Iglesias sabe muy bien que un ingreso de ese tipo, que rondaría, al parecer, los 420 euros mensuales, solo estaría destinado a quienes pudieran demostrar su situación de pobreza. Por el contrario, una renta emancipadora es un derecho ciudadano, por tanto universal e incondicional, y en consecuencia debe cubrir las necesidades básicas. En nuestro país rondaría los 750 euros, lo que exigiría una adecuación impositiva para su financiación.

El laberinto hacia la felicidad

Entre tanto, las medidas del Gobierno nos condenan a un laberinto burocrático del que muy pocas personas salen airosas, y que, sin lugar a dudas, parece concebido a propósito. Las cacareadas moratorias (que no suspensiones) a las hipotecas tropiezan con tal batería de condiciones exigidas (¡que deben cumplirse una a una!) que en la práctica se han quedado en papel mojado. Con los alquileres es todavía peor, pues condena a los inquilinos a un endeudamiento inusitado: les obliga a pedir un crédito para asumir los alquileres en un mercado que ya está hinchado hasta límites vergonzosos, sin que el Gobierno haya hecho nada efectivo, hasta la fecha, pare regularlo. No es de extrañar la huelga de alquileres lanzada ya desde los sindicatos de inquilinas. Son sólo dos ejemplos, pero lo mismo cabe decir con las supuestas ayudas a los autónomos, a las empleadas domésticas, etc. El Estado vuelve a convertirse en una especie de rentista, pero el embrollo es tal que incluso Calviño empieza a ceder y es de prever que la próxima semana tengamos ese “ingreso mínimo vital”.

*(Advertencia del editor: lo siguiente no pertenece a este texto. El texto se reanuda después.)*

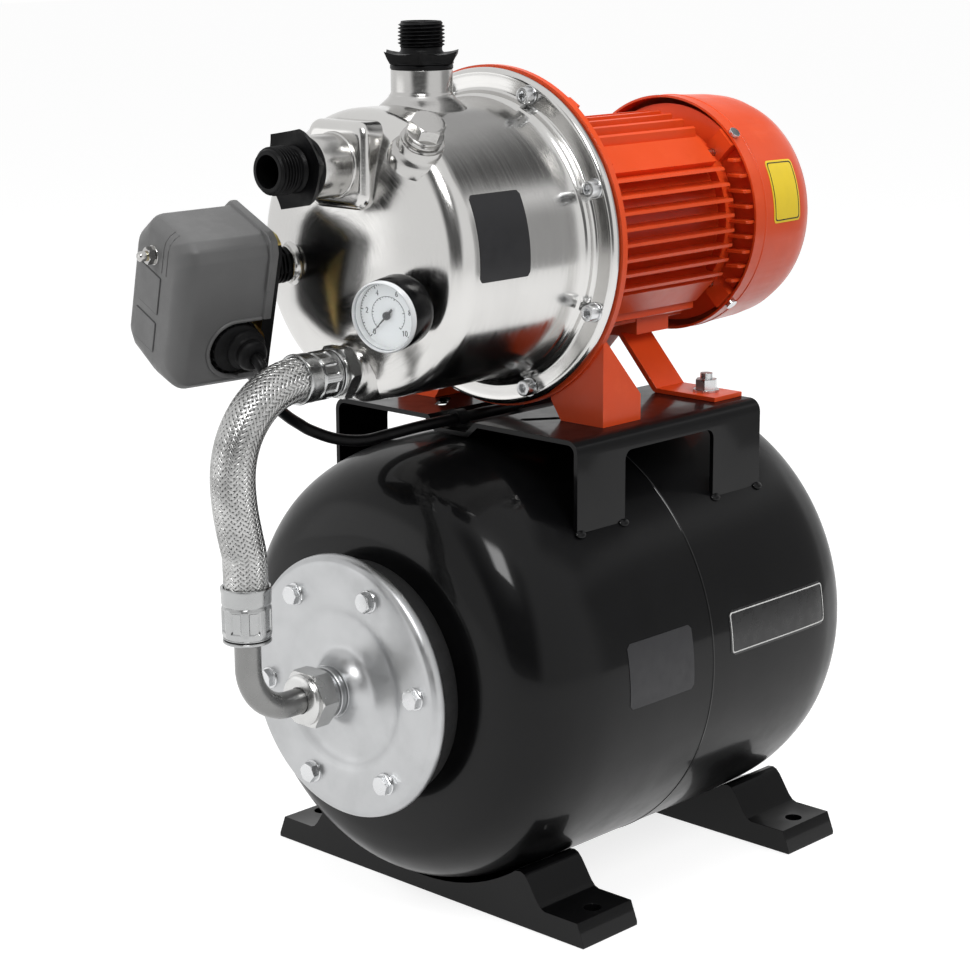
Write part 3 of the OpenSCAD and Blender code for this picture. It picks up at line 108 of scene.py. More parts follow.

A medida que se prolonga el estado de alarma crece la incertidumbre sobre nuestro futuro: como sociedad, como individuos, como ciudadanos. No estamos prestando suficiente atención al coste emocional que ya se están cobrando meses de confinamiento sin saber lo que nos espera al otro lado: ¿desempleo, endeudamiento, desahucios, desprotección, individualismo? Son tiempos demasiado duros, y más después de la experiencia de 2008, como para que un Gobierno que se llama progresista siga jugando a la ortodoxia neoliberal, por mucho que de fondo se repita el mantra de lo público. El Gobierno está en la obligación de aprovechar esta oportunidad histórica y admitir que algunos dogmas no eran tales. No puede decretar nuestro confinamiento y la confianza ciega en sus políticas sin claras contrapartidas. Lo mínimo que puede hacer es que esta crisis no se lleve por delante también nuestra dignidad como personas, nuestro derecho a la felicidad. Y eso no se consigue con caridad, mucho menos para unos pocos meses. Es la hora, ineludible, de establecer por fin una renta de emancipación.